SET PROBLEM =
Starting at the line with "attach(thing, BODY)", transcribe each line through the final one, both included, and add nothing.

AVAILABLE DATA =

::::

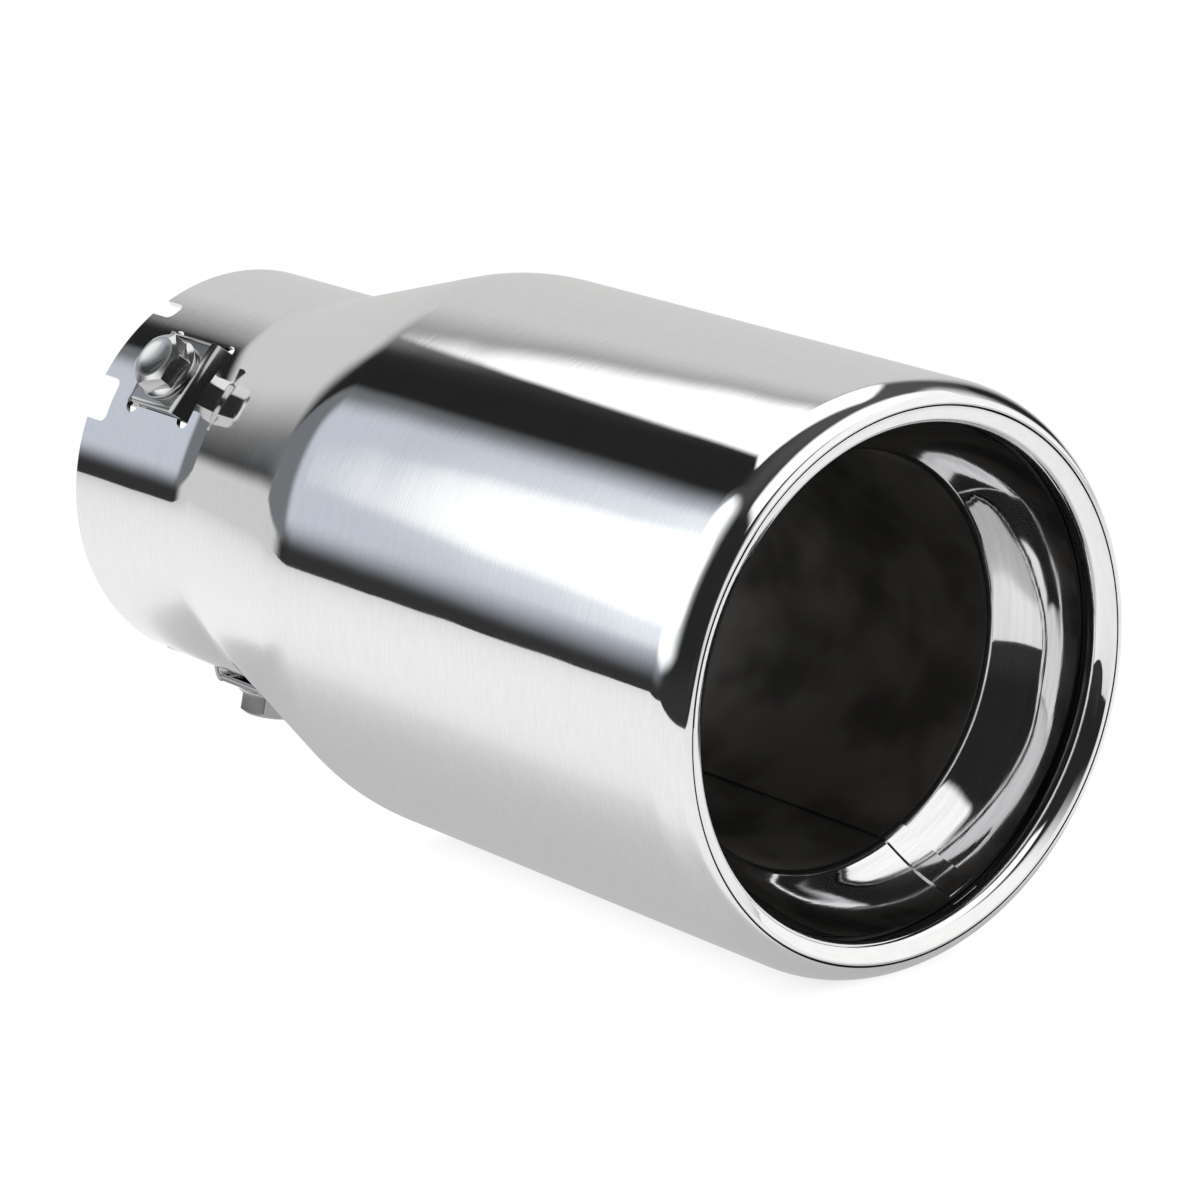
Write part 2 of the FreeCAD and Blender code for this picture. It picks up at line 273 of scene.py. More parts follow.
def draw_path(mesh, start, heading, moves, gauge):
    """A chain of edges along runs and bends of a sheet whose gauge is to its right."""
    tip = mesh.verts.new(start)
    for size, turn in moves:
        if turn:
            radius = size if turn > 0 else size + gauge
            side = math.copysign(radius, turn)
            steps = max(2, math.ceil(abs(math.degrees(turn)) / STEP_ANGLE))
            made = bmesh.ops.spin(
                mesh, geom=[tip], cent=tip.co + left_of(heading) * side,
                axis=(0, -1, 0), angle=turn, steps=steps,
            )
            tip = only_verts(made["geom_last"])[0]
            heading += turn
        elif size > 0:
            made = bmesh.ops.extrude_vert_indiv(mesh, verts=[tip])
            tip = made["verts"][0]
            tip.co += ahead(heading) * size
    return tip.co.copy()


def path_end(start, heading, moves, gauge):
    """Where a path of runs and bends ends."""
    sketch = bmesh.new()
    end = draw_path(sketch, start, heading, moves, gauge)
    sketch.free()
    return end


def face_left(mesh, start, heading):
    """Turns a sheet's faces to the left of its path, the side away from its gauge."""
    bmesh.ops.recalc_face_normals(mesh, faces=mesh.faces)
    first = min(mesh.faces, key=lambda face: (face.calc_center_median() - start).length)
    if first.normal.dot(left_of(heading)) < 0:
        bmesh.ops.reverse_faces(mesh, faces=mesh.faces)


def round_sheet(start, heading, moves, gauge):
    """The visible face of a sheet bent along a path and spun about the tip's axis."""
    mesh = bmesh.new()
    draw_path(mesh, start, heading, moves, gauge)
    bmesh.ops.spin(
        mesh, geom=mesh.verts[:] + mesh.edges[:], cent=ORIGIN, axis=AXIS,
        angle=math.tau, steps=ROUND_STEPS, use_merge=True,
    )
    bmesh.ops.remove_doubles(mesh, verts=mesh.verts, dist=MERGE_DISTANCE)
    face_left(mesh, start, heading)
    return mesh


def as_object(name, mesh):
    """A new object that holds a bmesh, which is freed."""
    data = bpy.data.meshes.new(name)
    mesh.to_mesh(data)
    mesh.free()
    thing = bpy.data.objects.new(name, data)
    bpy.context.scene.collection.objects.link(thing)
    return thing


def apply_modifiers(thing):
    """Keeps an object's modified shape as its mesh."""
    bpy.context.view_layer.update()
    graph = bpy.context.evaluated_depsgraph_get()
    shaped = bpy.data.meshes.new_from_object(thing.evaluated_get(graph))
    thing.modifiers.clear()
    old = thing.data
    thing.data = shaped
    bpy.data.meshes.remove(old)


def thicken(thing, gauge):
    """Gives a sheet its gauge, behind its visible face."""
    wall = thing.modifiers.new("Gauge", "SOLIDIFY")
    wall.thickness = gauge
    wall.offset = -1
    wall.use_even_offset = True
    wall.use_quality_normals = True
    apply_modifiers(thing)


def join_shape(thing, cutter, operation):
    """Cuts, joins or intersects an object with another one, which is used up."""
    cut = thing.modifiers.new("Cut", "BOOLEAN")
    cut.object = cutter
    cut.operation = operation
    cut.solver = "MANIFOLD"
    apply_modifiers(thing)
    used = cutter.data
    bpy.data.objects.remove(cutter)
    bpy.data.meshes.remove(used)


def shade(thing, crease=math.radians(30)):
    """Smooth shading that keeps edges sharper than crease."""
    thing.data.shade_smooth()
    thing.data.set_sharp_from_angle(angle=crease)


def finish_piece(thing, material, slot, *nodes):
    """Gives a piece its material and lets it stand for its CAD nodes."""
    thing.data.materials.clear()
    thing.data.materials.append(material)
    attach(thing, BODY)
    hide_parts(*nodes)


def clamp_angles():
    """Angles of the clamps round the tip."""
    first = settings("tip_clamp").first_turn
    return [first + math.tau * i / CLAMP_COUNT for i in range(CLAMP_COUNT)]


def turn_shape(mesh, verts, turn):
    """Turns vertices made on the +Z side to an angle round the tip."""
    bmesh.ops.rotate(mesh, verts=verts, cent=ORIGIN, matrix=Matrix.Rotation(turn, 3, "X"))


def seam_place():
    """Where the shell's front edge meets the lip ring, on the visible face."""
    sizes = settings("tip_shell")
    end = path_end(ORIGIN, 0, shell_front(sizes), sizes.gauge)
    return Vector((TIP_LENGTH, 0, BARREL_RADIUS + end.z))


def shell_front(sizes):
    """The rolled front edge of the shell."""
    rest = sizes.roll_turn - math.radians(90)
    return [(sizes.roll, -sizes.roll_turn), (sizes.edge, rest), (sizes.edge_land, 0)]


def shell_moves(sizes):
    """The shell's path from the rear rim to the seam."""
    neck_radius = NECK_BORE + sizes.gauge
    bends = (sizes.throat, sizes.shoulder)
    flare = side_step(BARREL_RADIUS - neck_radius, sizes.flare, bends, sizes.gauge)
    front = shell_front(sizes)
    taken = path_end(ORIGIN, 0, flare, sizes.gauge).x
    taken += path_end(ORIGIN, 0, front, sizes.gauge).x
    barrel = TIP_LENGTH - sizes.neck_run - taken
    return [(sizes.neck_run, 0)] + flare + [(barrel, 0)] + front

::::

ANSWER IN FULL =
    attach(thing, BODY)
    hide_parts(*nodes)


def clamp_angles():
    """Angles of the clamps round the tip."""
    first = settings("tip_clamp").first_turn
    return [first + math.tau * i / CLAMP_COUNT for i in range(CLAMP_COUNT)]


def turn_shape(mesh, verts, turn):
    """Turns vertices made on the +Z side to an angle round the tip."""
    bmesh.ops.rotate(mesh, verts=verts, cent=ORIGIN, matrix=Matrix.Rotation(turn, 3, "X"))


def seam_place():
    """Where the shell's front edge meets the lip ring, on the visible face."""
    sizes = settings("tip_shell")
    end = path_end(ORIGIN, 0, shell_front(sizes), sizes.gauge)
    return Vector((TIP_LENGTH, 0, BARREL_RADIUS + end.z))


def shell_front(sizes):
    """The rolled front edge of the shell."""
    rest = sizes.roll_turn - math.radians(90)
    return [(sizes.roll, -sizes.roll_turn), (sizes.edge, rest), (sizes.edge_land, 0)]


def shell_moves(sizes):
    """The shell's path from the rear rim to the seam."""
    neck_radius = NECK_BORE + sizes.gauge
    bends = (sizes.throat, sizes.shoulder)
    flare = side_step(BARREL_RADIUS - neck_radius, sizes.flare, bends, sizes.gauge)
    front = shell_front(sizes)
    taken = path_end(ORIGIN, 0, flare, sizes.gauge).x
    taken += path_end(ORIGIN, 0, front, sizes.gauge).x
    barrel = TIP_LENGTH - sizes.neck_run - taken
    return [(sizes.neck_run, 0)] + flare + [(barrel, 0)] + front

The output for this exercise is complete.